One such person was actor John Garfield, who immediately attempted to enlist when America joined the war, but was turned down due to a preexisting heart condition. But Garfield found other ways to help, including using his celebrity status to entertain troops overseas, sell war bonds and star in patriotic war movies. Actress Bette Davis was also very successful at getting people to buy war bonds, selling $2 million worth in two days. She and Garfield teamed up to open a club where servicemen and women could forget about their troubles and eat, drink, be entertained, and rub elbows with a star or two for a night.
Actress Bette Davis, using a Russian Kozak sword, cuts the birthday cake at a party at the Hollywood Canteen, commemorating the 26th anniversary of the Soviet Red Army. Two Russian sailors from a Soviet ship anchored at the Los Angeles harbor, look on.
Even before it had opened, over 3,000 stars and other entertainment industry employees had signed up to volunteer, and Davis ensured that at least a few major celebrities were at the club every single night to meet the soldiers.
Some of the biggest names of the era cooked, cleaned, waited tables, put on a show, and danced with the G.I.s as a way to thank them for serving the country. For four years, Hollywood’s most glamorous players essentially took part time jobs, sharing shifts at the canteen.
They even recruited their directors, writers, wardrobe assistants and technicians to help out. The glamorous Marlene Dietrich one night came straight from the set from “Kismet” covered in gold paint. Some of the most well-known stars who volunteered include Humphrey Bogart, Frank Sinatra, Fred Astaire, Lauren Bacall, Joan Crawford, Judy Garland, Cary Grant, Rita Hayworth, Katherine Hepburn, Gene Kelly, Vivien Leigh, Ginger Rogers, Shirley Temple, Lucille Ball, Charlie Chaplin– the list goes on.
Hedy Lamar signing autographs
After just one year of business, the canteen welcomed its one millionth guest. The lucky soldier was escorted inside by actress Marlene Dietrich and given a kiss from pin-up girl Betty Grable. In 1944, Warner Bros. was inspired by the club’s popularity to make a movie. Hollywood Canteen starred Joan Leslie and Robert Hutton, and featured cameos from many of the stars who volunteered at the Canteen.
Davis recognised the importance of the work she had done at the Canteen, later saying, “There are few accomplishments in my life that I am sincerely proud of. The Hollywood Canteen is one of them.” Of course, Bettie also enjoyed the company of a brave serviceman or two. For a while, she even began dating a corporal she’d met at the canteen before he was transferred overseas, much to the relief of her studio heads at Warner Brothers.
Marlene Dietrich showing her appreciation to a soldier.

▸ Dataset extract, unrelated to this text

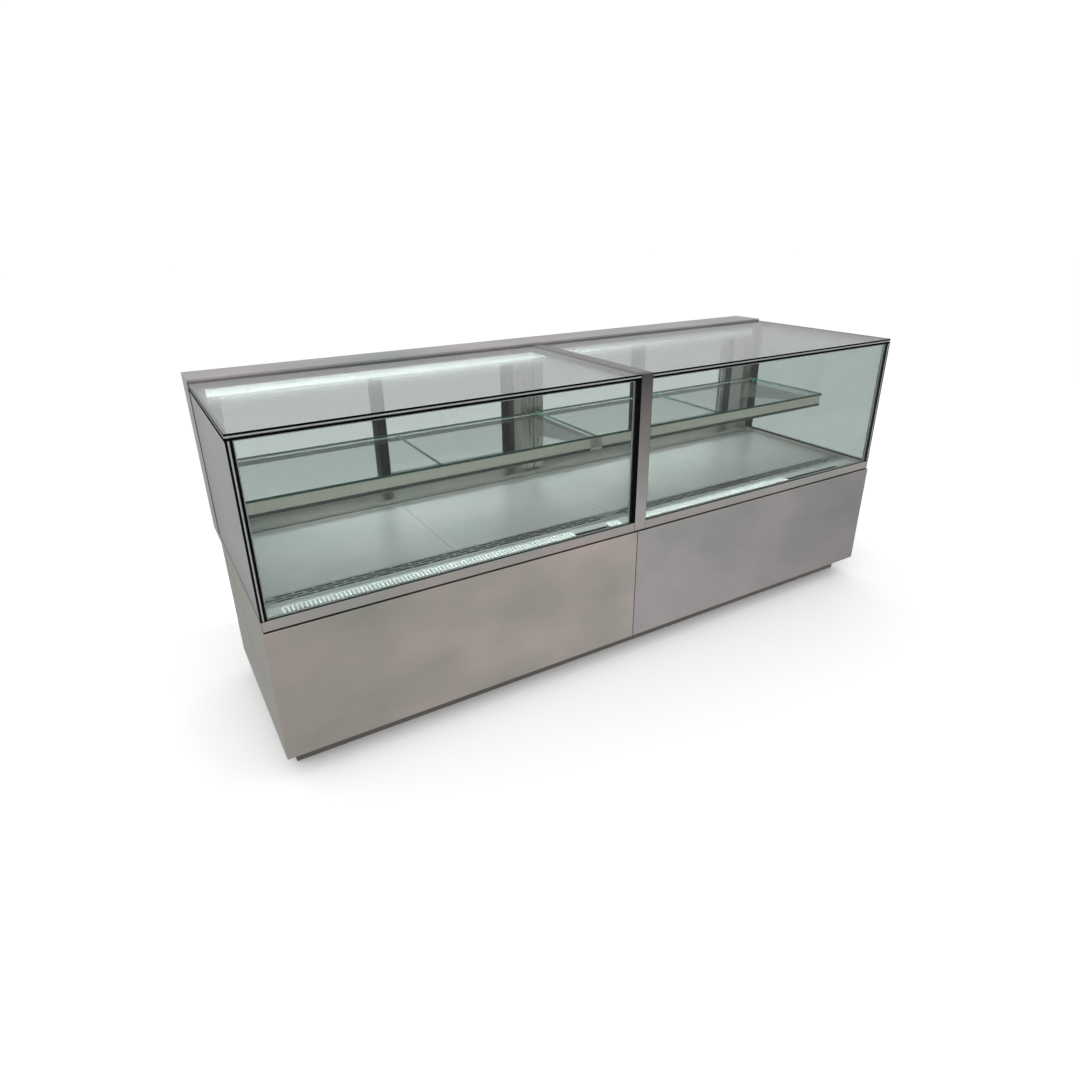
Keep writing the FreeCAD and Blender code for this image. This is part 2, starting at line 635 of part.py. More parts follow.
def power_inlets():
    y = BASE_REAR + 2.0
    body = cylinder(10.0, 40.0, (1150, y - 20, 120), (0, 1, 0))
    nut = cylinder(15.0, 6.0, (1150, y, 120), (0, 1, 0))
    bore = cylinder(5.0, 60.0, (1150, y - 30, 120), (0, 1, 0))
    save("power_inlets", repeated([body.fuse(nut).cut(bore)]))


def control_panels():
    y0 = BASE_REAR + 2.0
    y1 = SWITCH_Y + 2.0
    body = box(860, 1080, y0, y1, 410, 470)
    display = box(890, 970, y1 - 2, y1 + 1, 425, 455)
    well = box(SWITCH_X - 8, SWITCH_X + 8, y0 + 1, y1 + 5, SWITCH_Z - 15, SWITCH_Z + 15)
    pin_hole = cylinder(1.5, 20, (SWITCH_X - 10, SWITCH_Y, SWITCH_Z), (1, 0, 0))
    save("control_panels", repeated([body.cut(display).cut(well).cut(pin_hole)]))


def light_switches():
    """A rocker on a cross pin, drawn level between its two positions."""
    face = [(-6.0, -9.0), (3.0, -12.5), (6.0, -12.5), (3.5, 0.0), (6.0, 12.5), (3.0, 12.5), (-6.0, 9.0)]
    points = [(SWITCH_Y + y, SWITCH_Z + z) for y, z in face]
    rocker = prism_yz(points, SWITCH_X - 7.5, SWITCH_X + 7.5)
    pin = cylinder(1.45, 19, (SWITCH_X - 9.5, SWITCH_Y, SWITCH_Z), (1, 0, 0))
    left = rocker.fuse(pin)
    save("light_switch_1", [left])
    save("light_switch_2", [moved(left, SECTION)])


# ---- refrigeration ----
def finned_coil(x0, x1, y0, y1, z0, z1, pitch, rows):
    """A fin-and-tube coil: parallel fins on tubes along x."""
    fins = []
    count = int((x1 - x0) / pitch)
    for index in range(count + 1):
        x = x0 + index * (x1 - x0 - 1.0) / count
        fins.append(box(x, x + 1.0, y0, y1, z0, z1))
    tubes = []
    for row in range(rows):
        z = z0 + (row + 0.5) * (z1 - z0) / rows
        for y in (y0 + (y1 - y0) / 4, y1 - (y1 - y0) / 4):
            tubes.append(cylinder(5.0, x1 - x0 + 16, (x0 - 8, y, z), (1, 0, 0)))
    return fins[0].fuse(fins[1:] + tubes)


def evaporator_coils():
    coil = finned_coil(110, 1060, 400, 540, 350, 480, 25.0, 3)
    save("evaporator_coils", repeated([coil]))


def fan_rotor(center_x, center_z, y, radius, motor_side):
    """Hub, five pitched blades and the shaft that runs in the motor."""
    hub = cylinder(20, 18, (center_x, y - 9, center_z), (0, 1, 0))
    parts = []
    for index in range(5):
        blade = box(-16, 16, -1.2, 1.2, 15, radius)
        blade.rotate(Vector(0, 0, 0), Vector(0, 0, 1), 28)
        blade.rotate(Vector(0, 0, 0), Vector(0, 1, 0), index * 72)
        parts.append(moved(blade, center_x, y, center_z))
    parts.append(cylinder(SHAFT, 38, (center_x, y, center_z), (0, motor_side, 0)))
    return hub.fuse(parts)


def fan_motor(center_x, center_z, y, motor_side, spoke_y, reach):
    """Motor can with a bored nose, held by four spokes."""
    start = y + motor_side * 12
    can = cylinder(36, 30, (center_x, start, center_z), (0, motor_side, 0))
    bore = cylinder(SHAFT + BORE_CLEARANCE, 27.5, (center_x, start, center_z), (0, motor_side, 0))
    spokes = []
    for angle in (45, 135, 225, 315):
        spoke = box(30, reach, -2, 2, -3, 3)
        spoke.rotate(Vector(0, 0, 0), Vector(0, 1, 0), angle)
        spokes.append(moved(spoke, center_x, spoke_y, center_z))
    return can.fuse(spokes).cut(bore)


def evaporator_fans():
    x, z = EVAP_FAN
    y = EVAP_FAN_Y
    panel = box(40, 1180, y - 1, y + 1, 336, 505)
    hole = cylinder(74, 10, (x, y - 5, z), (0, 1, 0))
    save("evaporator_fan_panels", repeated([panel.cut(hole)]))
    rotor = fan_rotor(x, z, y, 68, -1)
    save("evaporator_fan_1", [rotor])
    save("evaporator_fan_2", [moved(rotor, SECTION)])
    motor = fan_motor(x, z, y, -1, y - 20, 82)
    feet = []
    for angle in (45, 135, 225, 315):
        foot = box(77, 82, -22, 19, -3, 3)
        foot.rotate(Vector(0, 0, 0), Vector(0, 1, 0), angle)
        feet.append(moved(foot, x, y - 20, z))
    return motor.fuse(feet).cut(box(x - 100, x + 100, y - 1, y + 1, z - 100, z + 100))


def condensing_unit():
    x, z = COND_FAN
    coil = finned_coil(255, 545, 596, 630, 110, 286, 12.0, 4)
    save("condenser_coils", repeated([coil]))
    shroud = pan(244, 556, 556, 594, 104.2, 292, SHEET, "+y")
    hole = cylinder(84, 30, (x, 540, z), (0, 1, 0))
    base = box(240, 560, 250, 594, TOE + SHEET, 104)
    save("condenser_fan_shrouds", repeated([shroud.cut(hole), base]))
    rotor = fan_rotor(x, z, COND_FAN_Y - 12, 76, -1)
    save("condenser_fan_1", [rotor])
    save("condenser_fan_2", [moved(rotor, SECTION)])
    motor = fan_motor(x, z, COND_FAN_Y - 12, -1, 542, 92)
    feet = []
    for angle in (45, 135, 225, 315):
        foot = box(87, 92, -4, 14, -3, 3)
        foot.rotate(Vector(0, 0, 0), Vector(0, 1, 0), angle)
        feet.append(moved(foot, x, 542, z))
    return motor.fuse(feet).cut(box(x - 110, x + 110, 556, 560, z - 110, z + 110))


def compressors():
    x, y = 400.0, 350.0
    shell = cylinder(72, 100, (x, y, 140), (0, 0, 1))
    dome = Part.makeSphere(72, Vector(0, 0, 0))
    squash = FreeCAD.Matrix()
    squash.scale(1, 1, 0.35)
    cap = dome.transformGeometry(squash)
    top = moved(cap, x, y, 240)
    bottom = moved(cap, x, y, 140)
    foot_plate = box(x - 90, x + 90, y - 70, y + 70, 112, 116)
    grommets = [cylinder(10, 8, (x + dx, y + dy, 104), (0, 0, 1)) for dx in (-78, 78) for dy in (-58, 58)]
    terminal_box = box(x + 60, x + 95, y - 25, y + 25, 165, 215)
    save("compressors", repeated([shell.fuse([top, bottom, foot_plate, terminal_box] + grommets)]))


def refrigerant_lines():
    radius = 5.0
    suction = pipe([(320, 350, 195), (290, 350, 195), (290, 180, 195), (1112, 180, 195), (1112, 300, 195),
                    (1112, 300, 383), (1080, 300, 383)], 12, radius)
    liquid = pipe([(566, 612, 150), (1140, 612, 150), (1140, 300, 150), (1140, 300, 440), (1080, 300, 440)],
                  12, radius)
    return repeated([suction, liquid])


def condensate_pans():
    tray = pan(800, 1090, 200, 420, TOE + SHEET, 140, SHEET, "+z")
    drain = cylinder(10, 215, (950, 250, 120), (0, 0, 1))
    bore = cylinder(8, 230, (950, 250, 110), (0, 0, 1))
    save("condensate_pans", repeated([tray, drain.cut(bore)]))


def main():
    os.makedirs("parts", exist_ok=True)
    base_frame()
    leveling_feet()
    toe_kick_boards()
    machine_floor_pans()
    end_panels()
    front_panels()
    glass_sills()
    tanks()
    discharge_covers()
    discharge_honeycombs()
    air_grilles()
    deck_pans()
    glass_units()
    glass_seals()
    center_front_post()
    center_top_rail()
    shelf_glass_panes()
    shelf_rails()
    shelf_brackets()
    shelf_standards()
    rear_posts()
    rear_headers()
    light_bars()
    rear_caps()
    rear_ledges()
    door_jambs()
    door_tracks()
    sliding_doors()
    service_panels()
    power_inlets()
    control_panels()
    light_switches()
    evaporator_coils()
    motors = [evaporator_fans(), condensing_unit()]
    save("fan_motors", repeated(motors))
    compressors()
    save("refrigerant_lines", refrigerant_lines())
    condensate_pans()


main()
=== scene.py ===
import math

import bpy
from mathutils import Matrix, Vector


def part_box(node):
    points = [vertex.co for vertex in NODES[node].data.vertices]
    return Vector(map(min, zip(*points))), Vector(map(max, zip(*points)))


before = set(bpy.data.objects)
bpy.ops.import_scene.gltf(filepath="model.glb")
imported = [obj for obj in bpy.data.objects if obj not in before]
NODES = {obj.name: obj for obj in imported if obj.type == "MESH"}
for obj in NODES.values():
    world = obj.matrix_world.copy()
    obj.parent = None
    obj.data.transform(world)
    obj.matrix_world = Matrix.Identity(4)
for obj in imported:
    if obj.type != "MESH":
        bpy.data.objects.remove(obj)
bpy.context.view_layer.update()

AXIS_INDEX = {"x": 0, "y": 1, "z": 2}


# ---- colours ----
SRGB_KNEE = 0.04045
SRGB_SLOPE = 12.92
SRGB_OFFSET = 0.055
SRGB_POWER = 2.4


def linear(red, green, blue):
    """Colour values from 0 to 255 as the linear colour a shader takes."""
    channels = []
    for value in (red, green, blue):
        share = value / 255
        if share <= SRGB_KNEE:
            channels.append(share / SRGB_SLOPE)
        else:
            channels.append(((share + SRGB_OFFSET) / (1 + SRGB_OFFSET)) ** SRGB_POWER)
    return tuple(channels) + (1.0,)


def grey(value):
    """A neutral linear colour."""
    return value, value, value, 1.0


def tinted(color, factors):
    """The colour with each channel multiplied by its own factor."""
    return tuple(min(1.0, channel * factor) for channel, factor in zip(color, factors)) + (1.0,)


def scaled(color, factor):
    """The colour with all its channels multiplied by one factor."""
    return tinted(color, (factor, factor, factor))


STEEL = linear(212, 208, 203)
# The left and right panel steels are tinted apart as painted reflection of the room.
STEEL_LEFT = linear(218, 210, 203)
STEEL_RIGHT = linear(212, 210, 209)
STEEL_CAP = linear(192, 190, 190)
STEEL_TOP_RAIL = linear(150, 149, 147)
STEEL_POST = linear(206, 202, 199)
STEEL_END = linear(200, 198, 189)
STEEL_DECK = linear(202, 203, 203)
# Painted shade: the grille steel is a little darker, for the shade among its slots.
STEEL_GRILLE = linear(198, 199, 199)
# Painted highlight: the cover steel is lighter than the rest, for the bright lip line.
STEEL_COVER_HIGHLIGHT = linear(228, 229, 229)
# Painted shade: darker steel for the parts that stand back in shade.
STEEL_SHADED = linear(130, 126, 122)
ZINC = linear(170, 172, 174)
COPPER_BRIGHT = linear(196, 120, 88)
COPPER_DULL = linear(128, 72, 52)
ALUMINIUM = linear(196, 200, 198)
DOOR_ALUMINIUM = linear(206, 212, 210)
SPACER_SILVER = linear(214, 216, 216)
TRIM = linear(216, 209, 198)
FINS = linear(190, 192, 194)
WHITE_PLASTIC = linear(238, 242, 240)
LINER = linear(44, 46, 46)
LENS_PLASTIC = linear(236, 240, 238)
LENS_GLOW = (0.93, 1.0, 0.98, 1.0)
BLACK_PLASTIC = (0.012, 0.012, 0.013, 1.0)
BLACK_ENAMEL = grey(0.012)
BLACK = grey(0.003)
BLACK_EDGE = (0.002, 0.003, 0.003, 1.0)
GREEN_EDGE = linear(44, 78, 66)
PANE_TINT = (0.885, 0.905, 0.898, 1.0)
BEAD_GREY = linear(128, 134, 134)
# Painted shadow under the front rails and painted shade on the rear rails.
RAIL_SHADOW_COLOR = linear(70, 76, 72)
REAR_RAIL_SHADE_COLOR = linear(84, 90, 86)


# ---- node trees ----
# The places of the colour sockets among a Mix node's inputs and outputs.
MIX_COLOR_A = 6
MIX_COLOR_B = 7
MIX_COLOR_RESULT = 2

# The part of a noise texture's range that most tones and roughnesses are spread over.
MIDDLE = (0.3, 0.7)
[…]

Bette Davis the dinner lady.
Taking a shift at the Hollywood Canteen surrounded by a sea of soldiers was certainly an ego boost for even the most desired of actresses, but Bette Davis kept her feet firmly on the ground. She circulated a memo to Hollywood canteen hostesses, advising them, “Forget the wounds, remember the man. Don’t be over-solicitous, nor too controlled to the point of indifference. Learn to use the word ‘prosthetics’ instead of ‘artificial limbs.’ Never say, ‘It could have been worse.’ And when he talks about his war experiences, listen, but don’t ask for more details than he wants to give.”
Even when segregation reared its ugly head inside her establishment, she famously took the microphone to defend African-American soldiers. “The blacks got the same bullets as the whites did, and should have the same treatment.” In 1980, Davis was awarded the U.S. Department of Defense’s highest civilian award, the Distinguished Civilian Service Medal, for her efforts. The Hollywood Canteen was short-lived, closing it’s doors in 1945, left to live only in memory and legend.